What the exercise asks. Copy the data precisely, keeping every character.

START Information provided

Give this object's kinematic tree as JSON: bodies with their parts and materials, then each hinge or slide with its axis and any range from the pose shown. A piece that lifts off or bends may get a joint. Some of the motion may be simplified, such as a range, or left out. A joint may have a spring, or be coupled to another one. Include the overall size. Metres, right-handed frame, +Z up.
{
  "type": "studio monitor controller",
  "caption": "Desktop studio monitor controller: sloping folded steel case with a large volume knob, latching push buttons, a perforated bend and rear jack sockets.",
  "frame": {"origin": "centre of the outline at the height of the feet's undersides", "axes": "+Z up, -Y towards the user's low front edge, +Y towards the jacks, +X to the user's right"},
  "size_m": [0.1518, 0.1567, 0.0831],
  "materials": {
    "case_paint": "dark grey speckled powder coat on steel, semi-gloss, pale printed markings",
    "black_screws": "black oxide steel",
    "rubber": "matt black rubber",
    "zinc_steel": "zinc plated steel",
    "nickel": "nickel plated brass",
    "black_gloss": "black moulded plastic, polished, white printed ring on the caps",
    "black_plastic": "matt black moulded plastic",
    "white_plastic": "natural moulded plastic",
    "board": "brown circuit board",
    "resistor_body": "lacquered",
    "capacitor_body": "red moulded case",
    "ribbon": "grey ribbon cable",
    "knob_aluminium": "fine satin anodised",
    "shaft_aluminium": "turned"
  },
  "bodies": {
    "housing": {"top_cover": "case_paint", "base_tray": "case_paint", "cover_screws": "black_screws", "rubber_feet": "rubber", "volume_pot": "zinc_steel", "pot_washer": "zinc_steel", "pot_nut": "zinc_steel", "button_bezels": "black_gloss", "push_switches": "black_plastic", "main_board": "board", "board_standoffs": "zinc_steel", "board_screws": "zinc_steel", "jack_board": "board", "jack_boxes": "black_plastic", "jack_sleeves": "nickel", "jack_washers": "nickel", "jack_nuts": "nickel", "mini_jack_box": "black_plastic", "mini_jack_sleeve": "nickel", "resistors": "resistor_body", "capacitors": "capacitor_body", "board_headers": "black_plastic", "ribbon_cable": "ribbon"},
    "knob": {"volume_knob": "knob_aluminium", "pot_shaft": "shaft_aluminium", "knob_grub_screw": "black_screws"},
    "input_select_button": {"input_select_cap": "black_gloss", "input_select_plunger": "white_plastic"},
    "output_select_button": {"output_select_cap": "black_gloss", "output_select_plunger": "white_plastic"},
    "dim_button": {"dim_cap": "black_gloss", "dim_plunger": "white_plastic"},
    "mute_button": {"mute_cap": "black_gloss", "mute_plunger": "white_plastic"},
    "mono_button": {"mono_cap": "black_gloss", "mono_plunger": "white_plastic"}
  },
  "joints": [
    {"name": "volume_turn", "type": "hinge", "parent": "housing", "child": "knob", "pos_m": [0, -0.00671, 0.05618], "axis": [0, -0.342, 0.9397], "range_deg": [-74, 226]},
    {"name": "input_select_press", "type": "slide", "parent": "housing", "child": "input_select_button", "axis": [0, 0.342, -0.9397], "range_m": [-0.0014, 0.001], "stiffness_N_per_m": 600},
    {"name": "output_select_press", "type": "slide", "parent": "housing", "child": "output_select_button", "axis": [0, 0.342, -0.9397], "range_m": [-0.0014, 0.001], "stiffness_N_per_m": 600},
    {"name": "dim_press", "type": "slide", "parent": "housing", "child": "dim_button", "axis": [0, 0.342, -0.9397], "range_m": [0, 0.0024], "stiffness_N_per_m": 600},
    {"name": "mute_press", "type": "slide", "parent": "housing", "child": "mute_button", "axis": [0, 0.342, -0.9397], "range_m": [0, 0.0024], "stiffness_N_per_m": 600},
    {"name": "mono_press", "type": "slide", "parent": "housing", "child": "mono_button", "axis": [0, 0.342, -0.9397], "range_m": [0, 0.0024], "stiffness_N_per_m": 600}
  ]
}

END Information provided

Response to this task.
Give this object's kinematic tree as JSON: bodies with their parts and materials, then each hinge or slide with its axis and any range from the pose shown. A piece that lifts off or bends may get a joint. Some of the motion may be simplified, such as a range, or left out. A joint may have a spring, or be coupled to another one. Include the overall size. Metres, right-handed frame, +Z up.
{
  "type": "studio monitor controller",
  "caption": "Desktop studio monitor controller: sloping folded steel case with a large volume knob, latching push buttons, a perforated bend and rear jack sockets.",
  "frame": {"origin": "centre of the outline at the height of the feet's undersides", "axes": "+Z up, -Y towards the user's low front edge, +Y towards the jacks, +X to the user's right"},
  "size_m": [0.1518, 0.1567, 0.0831],
  "materials": {
    "case_paint": "dark grey speckled powder coat on steel, semi-gloss, pale printed markings",
    "black_screws": "black oxide steel",
    "rubber": "matt black rubber",
    "zinc_steel": "zinc plated steel",
    "nickel": "nickel plated brass",
    "black_gloss": "black moulded plastic, polished, white printed ring on the caps",
    "black_plastic": "matt black moulded plastic",
    "white_plastic": "natural moulded plastic",
    "board": "brown circuit board",
    "resistor_body": "lacquered",
    "capacitor_body": "red moulded case",
    "ribbon": "grey ribbon cable",
    "knob_aluminium": "fine satin anodised",
    "shaft_aluminium": "turned"
  },
  "bodies": {
    "housing": {"top_cover": "case_paint", "base_tray": "case_paint", "cover_screws": "black_screws", "rubber_feet": "rubber", "volume_pot": "zinc_steel", "pot_washer": "zinc_steel", "pot_nut": "zinc_steel", "button_bezels": "black_gloss", "push_switches": "black_plastic", "main_board": "board", "board_standoffs": "zinc_steel", "board_screws": "zinc_steel", "jack_board": "board", "jack_boxes": "black_plastic", "jack_sleeves": "nickel", "jack_washers": "nickel", "jack_nuts": "nickel", "mini_jack_box": "black_plastic", "mini_jack_sleeve": "nickel", "resistors": "resistor_body", "capacitors": "capacitor_body", "board_headers": "black_plastic", "ribbon_cable": "ribbon"},
    "knob": {"volume_knob": "knob_aluminium", "pot_shaft": "shaft_aluminium", "knob_grub_screw": "black_screws"},
    "input_select_button": {"input_select_cap": "black_gloss", "input_select_plunger": "white_plastic"},
    "output_select_button": {"output_select_cap": "black_gloss", "output_select_plunger": "white_plastic"},
    "dim_button": {"dim_cap": "black_gloss", "dim_plunger": "white_plastic"},
    "mute_button": {"mute_cap": "black_gloss", "mute_plunger": "white_plastic"},
    "mono_button": {"mono_cap": "black_gloss", "mono_plunger": "white_plastic"}
  },
  "joints": [
    {"name": "volume_turn", "type": "hinge", "parent": "housing", "child": "knob", "pos_m": [0, -0.00671, 0.05618], "axis": [0, -0.342, 0.9397], "range_deg": [-74, 226]},
    {"name": "input_select_press", "type": "slide", "parent": "housing", "child": "input_select_button", "axis": [0, 0.342, -0.9397], "range_m": [-0.0014, 0.001], "stiffness_N_per_m": 600},
    {"name": "output_select_press", "type": "slide", "parent": "housing", "child": "output_select_button", "axis": [0, 0.342, -0.9397], "range_m": [-0.0014, 0.001], "stiffness_N_per_m": 600},
    {"name": "dim_press", "type": "slide", "parent": "housing", "child": "dim_button", "axis": [0, 0.342, -0.9397], "range_m": [0, 0.0024], "stiffness_N_per_m": 600},
    {"name": "mute_press", "type": "slide", "parent": "housing", "child": "mute_button", "axis": [0, 0.342, -0.9397], "range_m": [0, 0.0024], "stiffness_N_per_m": 600},
    {"name": "mono_press", "type": "slide", "parent": "housing", "child": "mono_button", "axis": [0, 0.342, -0.9397], "range_m": [0, 0.0024], "stiffness_N_per_m": 600}
  ]
}